滲出性中耳炎

6歳までに90%の子供が1度はかかると言われるよくある病気です。難聴がほとんどない軽症もありますが、中等度難聴になったり、手術が必要になったりすることもあります。
60歳以上の方にも耳管機能障害によって起こる滲出性中耳炎が比較的多く見られます。

原因

子どもの滲出性中耳炎の半分以上が、急性中耳炎が治りきらずに中耳に滲出液が貯まることで起こります。特に2歳までの滲出性中耳炎の多くは急性中耳炎に続いて起こります。
耳管機能障害があると、中耳が陰圧化し、中耳の貯留液が排出されにくくなります。口蓋裂がある場合や鼻すすり癖がある場合には耳管機能障害になりやすく、滲出性中耳炎がおこりやすく、治りにくくなります。
又、耳管の出口である鼻の奥や上咽頭に病変があると、滲出性中耳炎を発症しやすくなり治りにくくなります。アレルギー性鼻炎や副鼻腔炎、アデノイド肥大がある場合がこれに相当します。
成人で滲出性中耳炎がある場合、上咽頭癌が原因ということもあるので、注意が必要です。

症状

主な症状は難聴と耳閉塞感です。
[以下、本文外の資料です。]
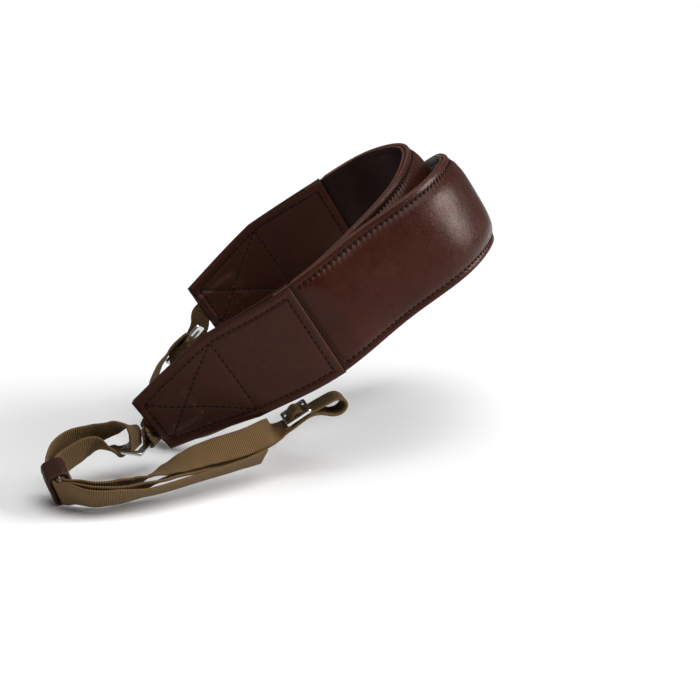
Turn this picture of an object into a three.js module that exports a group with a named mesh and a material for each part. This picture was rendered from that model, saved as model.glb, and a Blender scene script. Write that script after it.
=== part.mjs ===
import * as THREE from "three";

// Camera neck strap: a padded leather band with a tapered tab at each end, wound up on
// edge, and narrow webbing ends with a ring, a keeper and a slider on each.
// Millimetres, +Z up. The origin lies against the inside of the pad's front run,
// where the strap bears on what carries it.

// Leather band
const PAD_WIDTH = 40;
const TAB_LENGTH = 75;
const TAB_TAPER = 38; // length of the tapered stretch at the end of a tab
const TAB_WAIST = 38.5; // width where the taper starts
const TAB_END_WIDTH = 24;
const PAD_EDGE = 1.9; // outer face of the pad above the middle surface, at its edges
const PAD_CROWN = 2.4; // how much the padding rises from the edges to the middle
const PAD_FLOOR = -0.5; // inner side of the padded leather
const LINING_TOP = -0.8;
const LINING_BOTTOM = -2.1;
const LINING_CROWN = 0.4;
const PAD_INSET = 0.4; // the tongue is this much narrower than the tab on each side
const PAD_COLUMNS = 6;
const PAD_ROWS = 66; // between the two fades
const TAB_COLUMNS = 8;
const TAB_ROWS = 20;
const TONGUE = 7; // length of the pad's thinned end, held between the tab's panels
const TONGUE_TOP = 0.9;
const TONGUE_MIDDLE = [-0.1, -0.4]; // underside of the padded leather, top of the lining
const TONGUE_BOTTOM = -1.3;
const SHOULDER = 3.2; // length over which the pad's edges rise from the tongue
const CROWN_POWER = 2.6; // how full the padding's section is: 2 is a parabola
const FADE = 12; // length over which the padding fades out before the tongue
const PANEL = 1.6; // leather thickness of a tab panel
const GAP = 0.3; // between pieces that touch
const MOUTH = { half: 5, length: 16, lift: 1.3 }; // a tab's inside where it holds the ring loop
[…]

痛みや発熱がなく、難聴も高度でない為、小児では気づかれずに長期間見過ごされることもあります。
長期に未治療の状態が続くと、難聴による言語発達の遅れが懸念されます。特に5歳以下の子には注意が必要です。また、癒着性中耳炎や真珠腫性中耳炎など重症で手術の必要な中耳炎へ移行することもあります。

鼓膜の状況

滲出性中耳炎 鼓膜の状況

検査

鼓膜の所見をしっかり観察するほかにティンパノメトリーで鼓膜の可動性を見ます。5歳以上の子にはオージオグラム(聴力検査)で難聴の程度を調べます。また、長期間治っていない場合にはレントゲンで側頭骨の乳突蜂巣の発育を調べます。乳突蜂巣の発育が悪い場合、滲出性中耳炎の治りが悪くなると言われています。
小児の滲出性中耳炎に、副鼻腔炎・アレルギー性鼻炎・アデノイド肥大が合併することが多く見られます。副鼻腔炎やアデノイド肥大に対してはファイバースコープやレントゲンを使って診断します。アレルギー性鼻炎に対しては鼻汁検査や血液検査をします。

治療

発症から3カ月は鼓膜切開やチューブ留置をせずに薬で経過をみるのが原則です。当院では通院せずにオトベントやイヤーポッパーという自己通気療法も勧めています。これは自宅でできるメリットがあります。6歳ころから可能です。
又、診察室では他の器具を使って耳管から空気を中耳に送り込む治療(通気療法)も行なっています。薬は粘膜の炎症を改善するためにカルボシステイン(ムコダイン)を使用します。カルボシステインは効きはマイルドですが、副作用は極めて少なく、小児滲出性中耳炎に推奨される薬です。
副鼻腔炎のある場合は抗生物質を服用します。

長引く副鼻腔炎に対してはクラリスロマイシンを半量で1カ月以上服用します。ネブライザー治療も有効です。アレルギー性鼻炎のある場合はアレルギー性鼻炎に対する内服薬や点鼻薬を使います。
アデノイド肥大症のある場合は点鼻ステロイド薬を使ったり、アデノイド切除術をすることもあります。
最初の3カ月で治癒しない場合は、その後も自然に治癒しない可能性が高くなります。このケースでは鼓膜切開鼓膜チューブ留置を考慮することになります。
積極的に鼓膜チューブ留置をすべきケースを挙げると次の2つになります。

  1. 両側滲出性中耳炎で両側とも中等度以上(40dB以上)の難聴のある場合
  2. 片側であっても鼓膜の高度な陥凹や接着(アテレクタシス)や癒着が見られる場合(下図)
    滲出性中耳炎 接着・癒着

長く滲出性中耳炎にかかっていて、乳突蜂巣の発育が不良の場合、6歳を過ぎると治りが悪くなることが予想されます。このような場合、上記の①②以外でも25dB以上の難聴があればチューブ留置を考慮することになります。

滲出性中耳炎 チューブ留置

ただ、チューブ留置(右図)にもリスク(弊害)があります。鼓膜の石灰化、硬化や永久穿孔そしてチューブの鼓室内脱落などです。永久穿孔は長期留置型で約15%、短期留置型で約2%起こるとされています。

注意

  • 滲出性中耳炎は治癒までに3カ月以上かかることも多く、定期的な通院が必要です。症状が無くても、根気よく通院しましょう。
  • 鼻すすり癖は滲出性中耳炎にとって良くありません。止めるようにしましょう。
  • 鼓膜チューブ留置をしても、鼓膜のトラブルが起こることがあります。月に1回は通院しましょう。